Many people deal with neck or back pain, stemming from various causes. A common cause of both is car accidents, as an example.
Even seemingly mild collisions, like the 1.7 million rear-end collisions that happen annually in the U.S. can lead to neck and back injuries and pain.
Other causes of neck and back pain include muscle strains, joints that are worn out, and nerve compression. Some diseases like rheumatoid arthritis can cause neck and back pain too.
When you’re dealing with pain and injuries, you should never workout without first talking to your health care provider, but if they give you the green light, there are exercises you can do that will help you stay in shape and also perhaps reduce your pain at the same time.
Strengthen Your Back and Core
The best thing you can do for your entire body and especially if you have neck and back pain is to strengthen your muscles. In particular, your core muscles are important.
There are low-impact ways you can strengthen your core without putting unnecessary strain on your back or neck.
Some examples of core-strengthening exercises that shouldn’t put too much strain on your neck or back include:
- A hip bridge can help strengthen your core and lower back and may also give you some improvements in mobility. To do a hip bridge, lie on your back on the floor and lift your hips off the ground. Squeeze your bottom as you lift and hold for a few counts if you can.
- The bird dog is a gentle way to build core stability and strength. On the floor, on all fours, have your knees hip-width apart. Then, with your spine flat and your core tight, extend your right leg back behind you and your left arm straight ahead of you. Hold it for a few seconds and repeat on alternating sides.
- A knee to chest movement can help your beck and neck. To do this, simply lie back flat with your knees bent and your feet on the floor. Have your feet hip-width apart and bring one knee to your chest, with your other foot flat. Keep your lower back flat on the floor. Hold your knee toward your chest for around 15 seconds, and lower it. Repeat on the other side.
Getting into a regular yoga practice can be a great option for people who struggle with neck or back pain, injuries, or any kind of chronic pain. Yoga is great not only for your physical health but your mental health as well.
What you do have to think about with yoga, especially if you deal with pain, is that it can take some time to find the right class or style for you.
You want to experiment a bit to find the pace and type of instruction that you feel is best suited to you individually.
There are plenty of gentle styles of yoga that would be well-suited to someone who wanted to stay fit while dealing with an injury or pain.
For example, Hatha yoga is a style that focuses quite a bit on rest and restoration.
Cardio exercise is important for everyone. You should aim to get at least 150 minutes of heart-pumping exercise a week, because it can keep your weight down, help your heart, and reduce blood pressure, among other benefits.
Even with neck and back pain or potential injuries, there are certain types of cardio you may be able to do, as long as you check with your doctor first.
Swimming is an excellent option because it provides you with that important cardio exercise, and can also help you strengthen muscles, but it’s gentle.

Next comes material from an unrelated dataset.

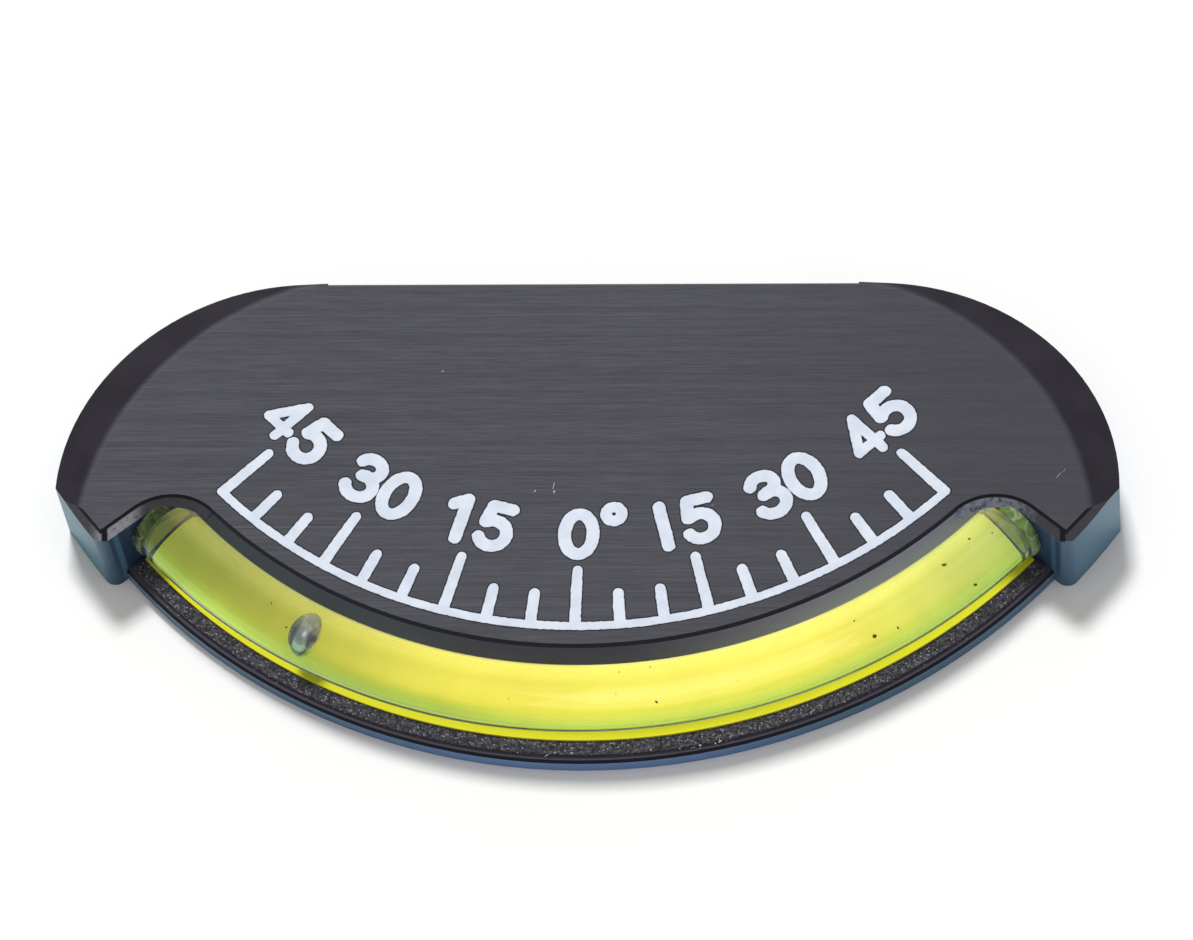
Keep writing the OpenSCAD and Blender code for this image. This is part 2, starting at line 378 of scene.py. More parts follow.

If you don’t want to swim, you can try water aerobics.
Certain kinds of dance classes can be a good way to get cardio, as can walking.
Elliptical machines tend to be gentle enough that for most people with neck or back pain, they can be used safely.
As far as more strenuous exercises such as cycling or spinning, this is something to be cautious with at least in the early days of an injury. Stair-climbing machines can be tough for people with back pain, and jogging is high-impact, so again, you might want to avoid it, especially if you’ve been injured recently.
Overall, don’t let an injury or pain stop you from being fit and healthy. As long as your doctor gives you the go-ahead, working out is important to reduce pain and heal from injuries.